> **Problem description**
Render the following material again verbatim, leaving nothing out.

◇ ◇ ◇ ◇ ◇

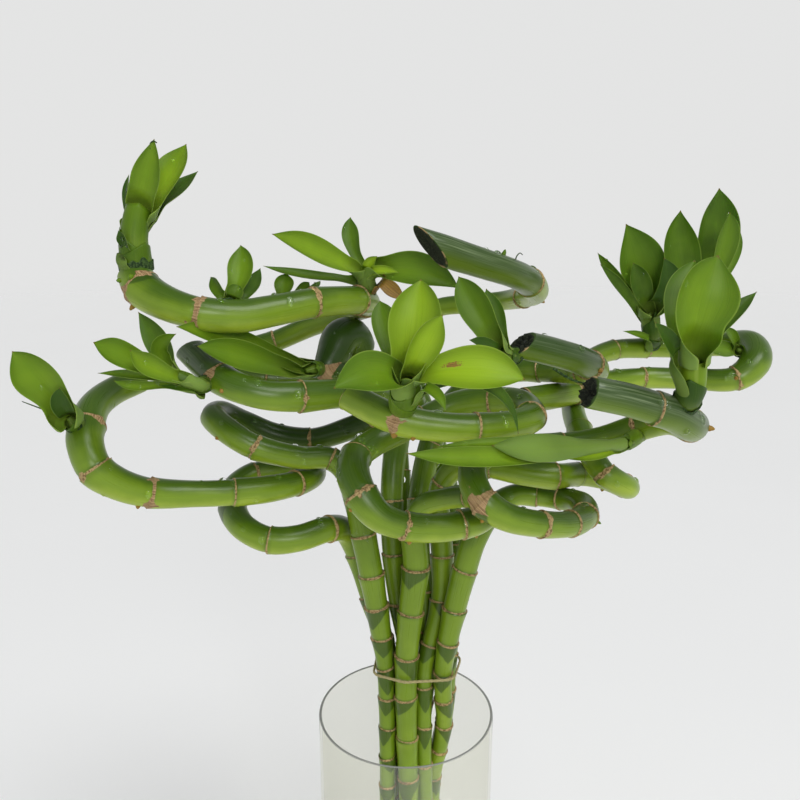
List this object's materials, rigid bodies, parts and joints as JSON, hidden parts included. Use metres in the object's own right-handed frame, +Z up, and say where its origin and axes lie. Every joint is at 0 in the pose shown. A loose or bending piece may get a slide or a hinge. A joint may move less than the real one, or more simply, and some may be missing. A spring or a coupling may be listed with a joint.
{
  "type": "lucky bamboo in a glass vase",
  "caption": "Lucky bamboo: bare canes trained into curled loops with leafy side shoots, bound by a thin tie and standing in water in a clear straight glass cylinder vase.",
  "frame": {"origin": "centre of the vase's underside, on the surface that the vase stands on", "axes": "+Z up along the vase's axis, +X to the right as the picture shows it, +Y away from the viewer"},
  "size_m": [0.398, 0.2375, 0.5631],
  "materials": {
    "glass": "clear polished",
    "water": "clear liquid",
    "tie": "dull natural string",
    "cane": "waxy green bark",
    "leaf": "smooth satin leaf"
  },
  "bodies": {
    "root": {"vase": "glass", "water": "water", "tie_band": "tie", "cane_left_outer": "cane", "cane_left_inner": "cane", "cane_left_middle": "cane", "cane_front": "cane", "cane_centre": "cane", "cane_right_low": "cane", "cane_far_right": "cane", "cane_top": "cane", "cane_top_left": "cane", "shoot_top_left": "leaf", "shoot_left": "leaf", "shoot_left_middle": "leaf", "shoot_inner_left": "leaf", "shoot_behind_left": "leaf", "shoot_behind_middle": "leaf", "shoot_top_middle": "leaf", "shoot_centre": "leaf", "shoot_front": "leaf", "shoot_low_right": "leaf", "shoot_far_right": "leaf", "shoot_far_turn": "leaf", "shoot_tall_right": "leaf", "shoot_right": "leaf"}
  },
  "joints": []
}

◇ ◇ ◇ ◇ ◇

> **Task answer**
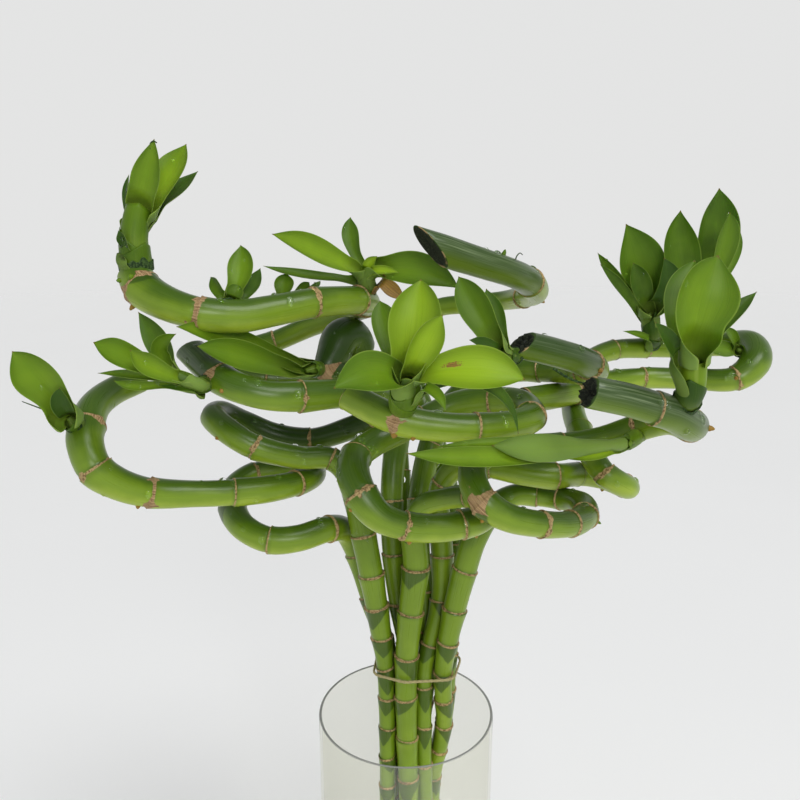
List this object's materials, rigid bodies, parts and joints as JSON, hidden parts included. Use metres in the object's own right-handed frame, +Z up, and say where its origin and axes lie. Every joint is at 0 in the pose shown. A loose or bending piece may get a slide or a hinge. A joint may move less than the real one, or more simply, and some may be missing. A spring or a coupling may be listed with a joint.
{
  "type": "lucky bamboo in a glass vase",
  "caption": "Lucky bamboo: bare canes trained into curled loops with leafy side shoots, bound by a thin tie and standing in water in a clear straight glass cylinder vase.",
  "frame": {"origin": "centre of the vase's underside, on the surface that the vase stands on", "axes": "+Z up along the vase's axis, +X to the right as the picture shows it, +Y away from the viewer"},
  "size_m": [0.398, 0.2375, 0.5631],
  "materials": {
    "glass": "clear polished",
    "water": "clear liquid",
    "tie": "dull natural string",
    "cane": "waxy green bark",
    "leaf": "smooth satin leaf"
  },
  "bodies": {
    "root": {"vase": "glass", "water": "water", "tie_band": "tie", "cane_left_outer": "cane", "cane_left_inner": "cane", "cane_left_middle": "cane", "cane_front": "cane", "cane_centre": "cane", "cane_right_low": "cane", "cane_far_right": "cane", "cane_top": "cane", "cane_top_left": "cane", "shoot_top_left": "leaf", "shoot_left": "leaf", "shoot_left_middle": "leaf", "shoot_inner_left": "leaf", "shoot_behind_left": "leaf", "shoot_behind_middle": "leaf", "shoot_top_middle": "leaf", "shoot_centre": "leaf", "shoot_front": "leaf", "shoot_low_right": "leaf", "shoot_far_right": "leaf", "shoot_far_turn": "leaf", "shoot_tall_right": "leaf", "shoot_right": "leaf"}
  },
  "joints": []
}